Abstract
Modern diesel automotive engines can improve the fuel efficiency of passenger cars and light-duty trucks compared to the current port-injected, spark-ignited gasoline engine. Unfortunately, the stringent North American NOx emissions standards pose a major challenge for the rapid expansion of diesel engines in the North American market.
Although urea selective catalytic reduction (SCR) systems have demonstrated good NOx control performance and fuel sulfur tolerance, the lack of urea dispensing infrastructure and regulatory uncertainties concerning urea re-fill strategies have limited the adoption of this technology for the North American car and light-truck market.
The lean NOx trap (LNT) offers an alternative to urea SCR, but it faces a different set of challenges such as: limited temperature NOx performance, low tolerance to sulfur and the need for high precious metals loadings.
The LNT chemically stores NOx during lean operation, and then requires frequent "NOx purging" with rich exhaust reductants. In the fuel-rich environment, the NOx is released and can then be converted to N2 using an oxidizing-reducing catalyst. To understand the performance capabilities and limitations of lean NOx traps with diesel exhaust, several approaches to generating the rich exhaust feedstream were evaluated on experimental light-duty diesel trucks. Tests were conducted using rich diesel exhaust feedstreams generated by modifying the combustion modes, or by processing diesel fuel on-board with a partial oxidation converter.
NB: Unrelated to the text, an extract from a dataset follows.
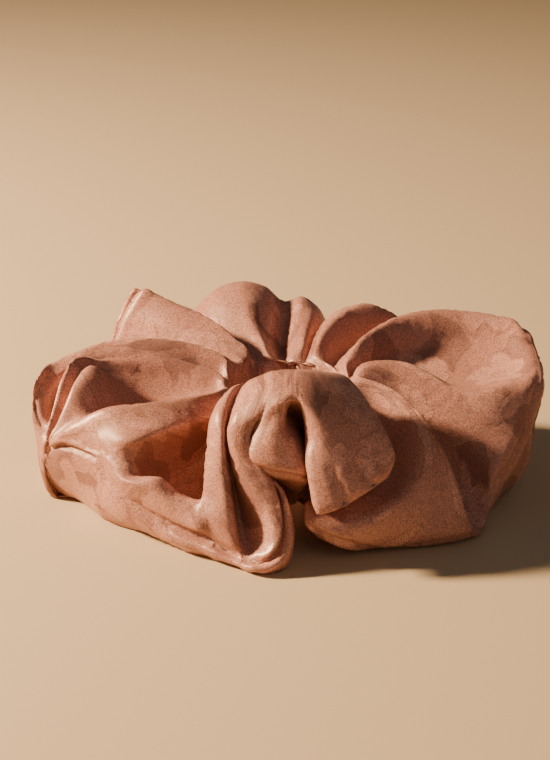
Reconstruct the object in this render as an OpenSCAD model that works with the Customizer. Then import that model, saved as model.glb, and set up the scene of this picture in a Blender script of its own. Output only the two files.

The results were analyzed to better understand the chemical and physical factors that limit diesel LNT performance. The results from this activity lead to greater understanding on the role of reductant type on resulting catalyst and aftertreatment system performance. By incorporating the positive features of the development activity into future system designs, lower emissions and improved performance can be achieved.
Keywords: Diesel, Emission, Aftertreatment, Reforming, NOx